The Tsar and high-ranking government officials tried to cajole Vasily with gifts, to silence him,but he gave everything away to those in need. He was clairvoyant and often warned people of their future tragedies, to beg them to become humble before God. Upon his death, August 2 1557, the humiliated Ivan the Terrible served as his pall bearer and then commissioned the magnificent church of St Vasily (St Basil) in Red Square, the Church that you see almost every night on the news, with the glorious multi-colored domes of the Holy Spirit’s tongues of flame, that we call “onion domes.”
I suppose that the closest thing we have to Holy Fools in the western church would be St Francis of Assisi and especially his most memorable foolish Friars, Brother Juniper and Brother John the Simple, or St Benedict Joseph Labre.

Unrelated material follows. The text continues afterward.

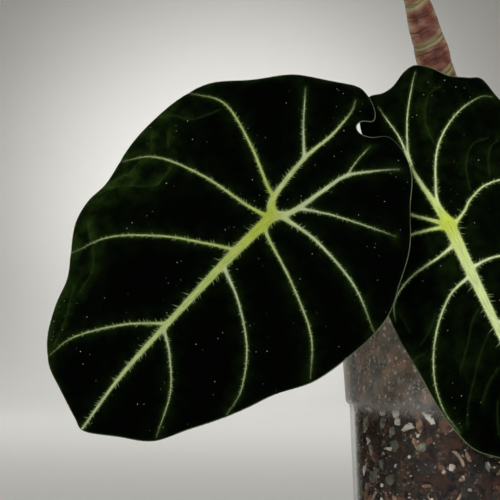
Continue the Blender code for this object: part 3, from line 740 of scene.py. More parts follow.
def leaf_axes(leaf):
    """The leaf's frame: its joint, and unit vectors along the midrib, across it and out of its face."""
    face = unit(np.array(leaf["face"]))
    tip = np.array(leaf["tip"])
    along = unit(tip - face * (tip @ face))
    return np.array(leaf["joint"]), along, np.cross(face, along), face


def blade_rise(leaf, along, across):
    """How far the blade falls back from its flat frame: domed both ways, and folded at the midrib."""
    soft = 8.0
    fold = np.where(across < 0, leaf["fold_minus"], leaf["fold_plus"])
    crease = np.hypot(across, soft) - soft
    return -(leaf["droop"] * along**2 + leaf["spread"] * across**2 + fold * crease)


def leaf_lines(leaf):
    """The closed outline and the veins, at the leaf's size."""
    size = np.array([leaf["scale"], leaf["scale"] * leaf["mirror"]])
    outline = curve_through(np.array(leaf["outline"]) * size, 6, closed=True)
    veins = []
    for base, end, hair, tone, points in leaf["veins"]:
        line = curve_through(np.array(points) * size, 7)
        veins.append((base * leaf["scale"], end * leaf["scale"], hair * leaf["scale"], tone, line))
    creases = [curve_through(np.array(points) * size, 6) for points in leaf["creases"]]
    return outline, veins, creases


def vein_fields(veins, points):
    """For each point: the gap to the nearest vein's edge, and that vein's run, side, hairs, tone and rib.

    A vein's half width falls from base to end as a power of the run, and flares where it leaves. The gaps are
    joined by a soft minimum, -k log(sum of exp(-gap / k)), which webs the forks.
    """
    web, flare_reach, hair_shift = 0.28, 2.6, 37.3
    rows = []
    for number, (base, end, hair, tone, line) in enumerate(veins):
        is_midrib = number == 0
        power, flare, paling = (1.15, 0.0, 0.9) if is_midrib else (0.8, 0.9, 0.5)
        far, run, side, _ = nearest_on(line, points)
        share = run / travelled(line)[-1]
        half = end + (base - end) * (1 - share) ** power + flare * base * np.exp(-run / flare_reach)
        fade = 1 - 0.75 * smooth_step(share, 0.72, 1.0) * (not is_midrib)
        hairs, yellow = hair * (1 - 0.5 * share), tone * (1 - paling * share)
        rows.append((far - half, run + hair_shift * number, side, hairs, yellow, half, far, fade))
    table = np.array(rows)
    nearest = table[:, 0].argmin(0)
    pick = np.arange(table.shape[2])
    low = table[:, 0].min(0)
    gap = low - web * np.log(np.exp(-(table[:, 0] - low) / web).sum(0))
    _, run, side, hair, tone, _, _, bold = table[nearest, :, pick].T
    two = np.partition(table[:, 0], 1, axis=0)
    rib = (0.85 * table[:, 5] * np.exp(-((table[:, 6] / (1.15 * table[:, 5])) ** 2))).max(0)
    tone = tone + 0.9 * np.exp(-np.linalg.norm(points, axis=1) / 4.0)
    return {
        "gap": gap, "run": run, "side": side, "hair": hair, "tone": tone, "bold": bold,
        "apart": two[1] - two[0], "rib": rib,
    }


def leaf_grid(leaf):
    """The blade's flat layer: an even grid whose points near the outline or a vein's middle move on to it.

    A cell whose corner lies outside keeps the half that faces in. Returned: the points, the triangles, the
    distances to the rim, the veins and the creases.
    """
    outline, veins, creases = leaf_lines(leaf)
    cell = leaf["cell"]
    low = outline.min(0) - 1.5 * cell
    counts = np.ceil((outline.max(0) + 1.5 * cell - low) / cell).astype(int) + 1
    first, second = np.meshgrid(np.arange(counts[0]), np.arange(counts[1]), indexing="ij")
    flat = np.stack([low[0] + cell * first.ravel(), low[1] + cell * second.ravel()], axis=1)
    loop = np.vstack([outline, outline[:1]])
    rim, _, _, foot = nearest_on(loop, flat)
    on_rim = rim < cell / 2
    usable = within(outline, flat) | on_rim
    flat[on_rim] = foot[on_rim]
    rim[on_rim] = 0.0
    on_vein = np.zeros(len(flat), bool)
    open_ones = np.flatnonzero(usable & ~on_rim)
    for line in [vein[4] for vein in veins] + creases:
        far, run, _, foot = nearest_on(line, flat[open_ones])
        close = (far < cell / 2) & (run > 0.01) & (run < travelled(line)[-1] - 0.01) & ~on_vein[open_ones]
        flat[open_ones[close]] = foot[close]
        on_vein[open_ones[close]] = True

    number = np.arange(len(flat)).reshape(counts)
    corner = [number[:-1, :-1], number[1:, :-1], number[1:, 1:], number[:-1, 1:]]
    c0, c1, c2, c3 = (part.ravel() for part in corner)
    special = on_rim | on_vein
    even = ((first + second)[:-1, :-1].ravel() % 2) == 0
    first_pair, second_pair = special[c0] & special[c2], special[c1] & special[c3]
    other = np.where(first_pair ^ second_pair, second_pair, even)
    other = np.where(usable[c0] & usable[c2] & ~(usable[c1] & usable[c3]), False, other)
    other = np.where(usable[c1] & usable[c3] & ~(usable[c0] & usable[c2]), True, other)
    straight = np.vstack([np.stack([c0, c1, c2], 1)[~other], np.stack([c0, c2, c3], 1)[~other]])
    crossed = np.vstack([np.stack([c0, c1, c3], 1)[other], np.stack([c1, c2, c3], 1)[other]])
    triangles = np.vstack([straight, crossed])
    triangles = triangles[usable[triangles].all(1)]
    spans = flat[triangles]
    sides = spans[:, 1:] - spans[:, :1]
    area = sides[:, 0, 0] * sides[:, 1, 1] - sides[:, 0, 1] * sides[:, 1, 0]
    edge_only = on_rim[triangles].all(1)
    middle_in = np.ones(len(triangles), bool)
    middle_in[edge_only] = within(outline, spans[edge_only].mean(1)) & (area[edge_only] > 0.02 * cell * cell)
    triangles = triangles[middle_in]
    used, renamed = np.unique(triangles, return_inverse=True)
    return flat[used], renamed.reshape(-1, 3), rim[used], veins, creases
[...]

Troparion for the feast of St Vasily the Holy Fool of Moscow:
“Your life, O Basil (Vasily) was true and your chastity undefiled/ In fasting, vigilance and exposure to heat and frost/You subdued your flesh for the sake of Christ/ Therefore your countenance shone with the brilliance of the sun./Today the faithful glorify your Holy falling-asleep./ Implore Christ to deliver us from all bondage, dissension and war./ And to grant mercy to our souls.